Veinte horas después de producido el plebiscito de octubre de 1988, asesores de Pinochet y representantes de la naciente Concertación decidieron traicionar la voluntad popular. Una prensa servil, chabacana y vana, fue el acuerdo principal que arrancó sonrisas, firmas y repartijas entre los ex enemigos.
Años más tarde, algunos periodistas de medios independientes bautizaron aquella jornada como “la noche de las páginas vanas”, ya que allí feneció -en los hechos concretos- la posibilidad de contar con una prensa libre, honesta y asertiva, la que fue trocada (sin pudor ni arrepentimiento de los concertacionistas) por la prensa ‘oficial’ que hoy conocemos y que, dicha sea la verdad, fue, es y seguirá siendo respaldada y cobijada por tiendas políticas que insisten en mentirle a la gente asegurando ser ‘progresistas, patriotas y democráticas’.
Termino estas líneas transcribiendo unos apuntes de Enrique Cerrizuela, seudónimo de un gran escritor y novelista chileno que no me ha autorizado revelar su identidad, quien, respecto al tema que convoca este artículo, expresó el siguiente comentario (que comparto plenamente):
La Concertación hizo desaparecer muchos diarios y revistas en sus cuatro gobiernos, y privilegió a la prensa ultraderechista perteneciente a los conglomerados EMOL y COPESA, a los que les entregó más del 90% del avisaje fiscal, negándoselo a la prensa que había luchado valientemente contra la dictadura y que además se había jugado el pellejo para que la misma Concertación estuviera en La Moneda.

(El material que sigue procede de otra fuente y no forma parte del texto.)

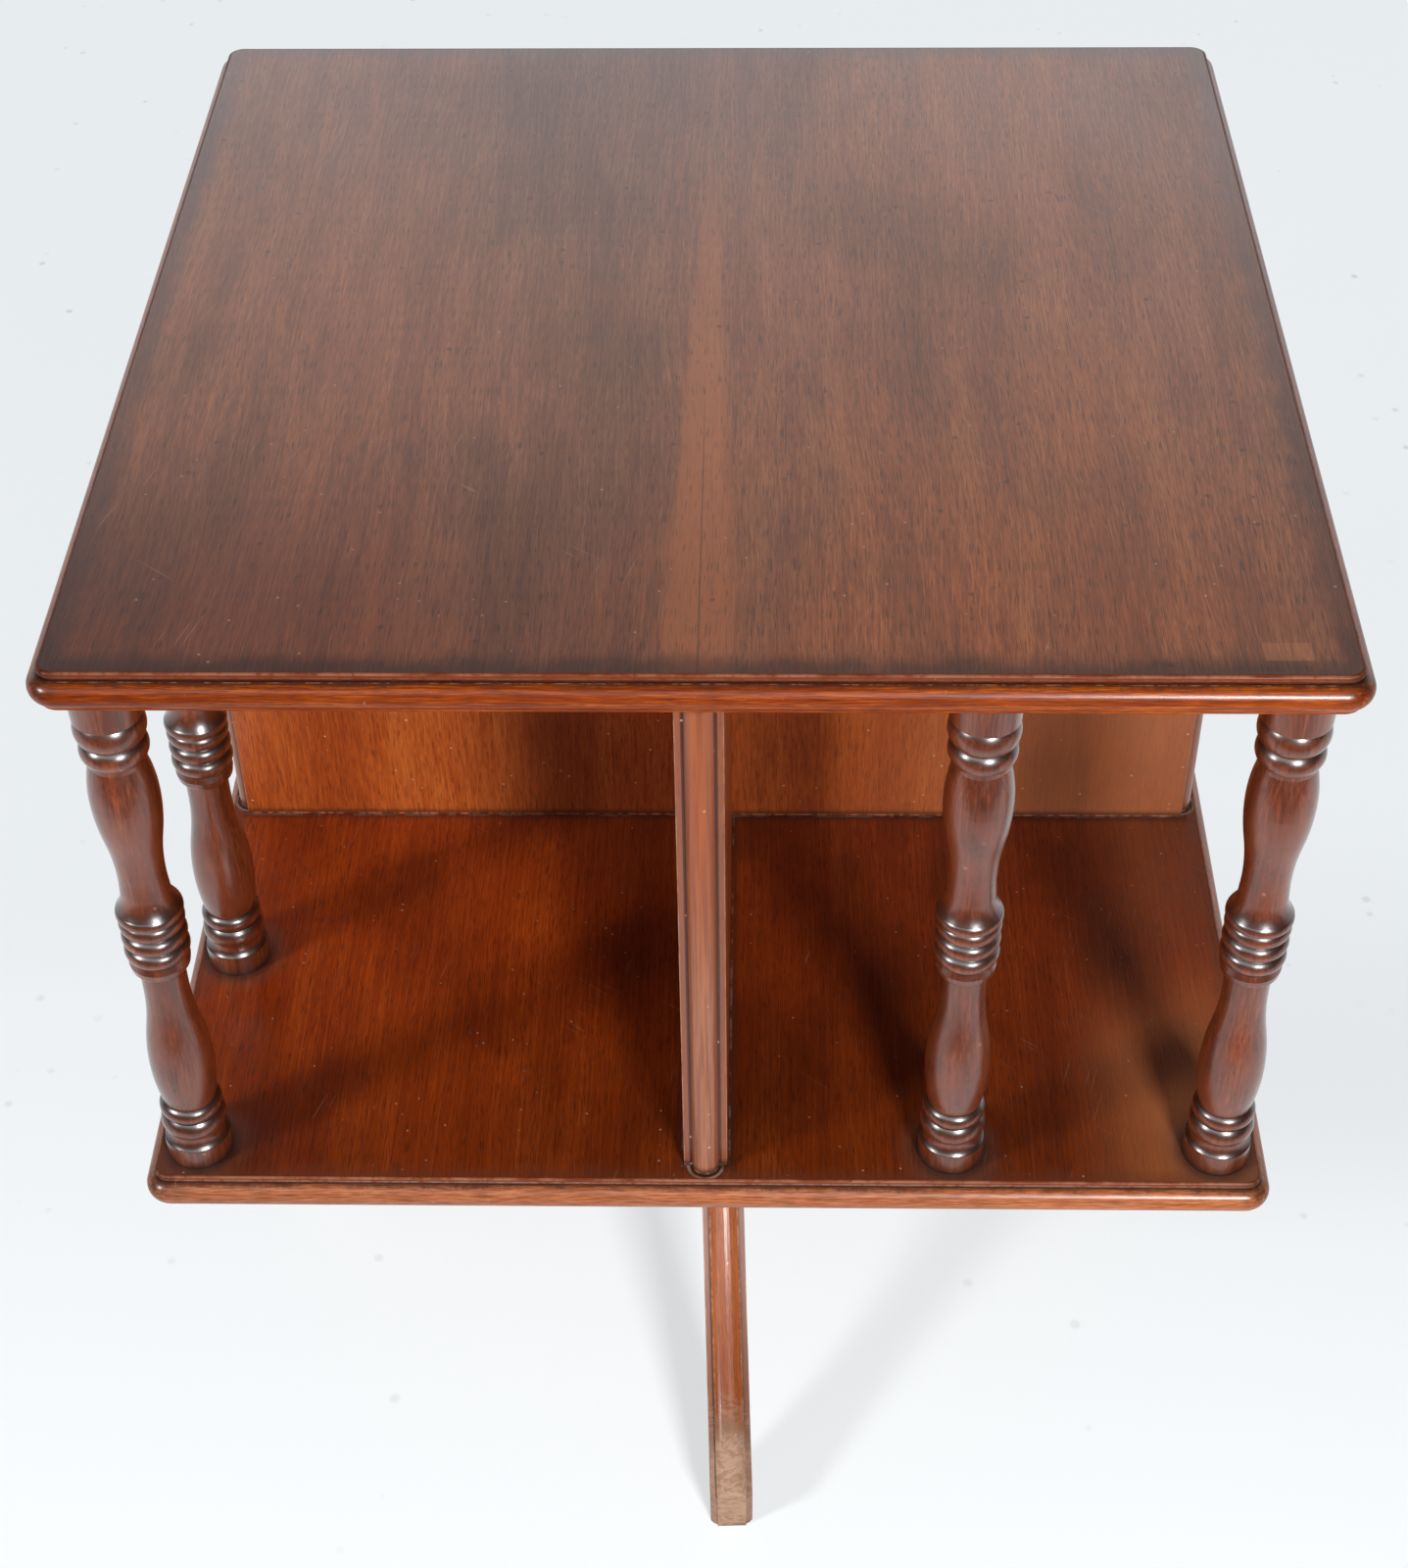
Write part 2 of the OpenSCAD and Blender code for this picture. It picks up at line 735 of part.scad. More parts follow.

De ello pueden dar fe cientos de periodistas como Juan Pablo Cárdenas, Patricia Verdugo, Julio César Rodríguez, Raúl Gutiérrez, María Olivia Monckeberg, Myriam Verdugo, Lucía Sepúlveda, etc., y decenas de parlamentarios que ya denunciaron el asunto, como Sergio Aguiló, Alejandro Navarro, Jaime Naranjo, Lautaro Carmona, y muchos más.
El caso del diario “Clarín” y el de la revista “Análisis” bastan para demostrar que la Concertación y la Alianza se asociaron para ahogar la prensa independiente y privilegiar la continuidad de una prensa fascista y antichilena (entregada a intereses extranjeros).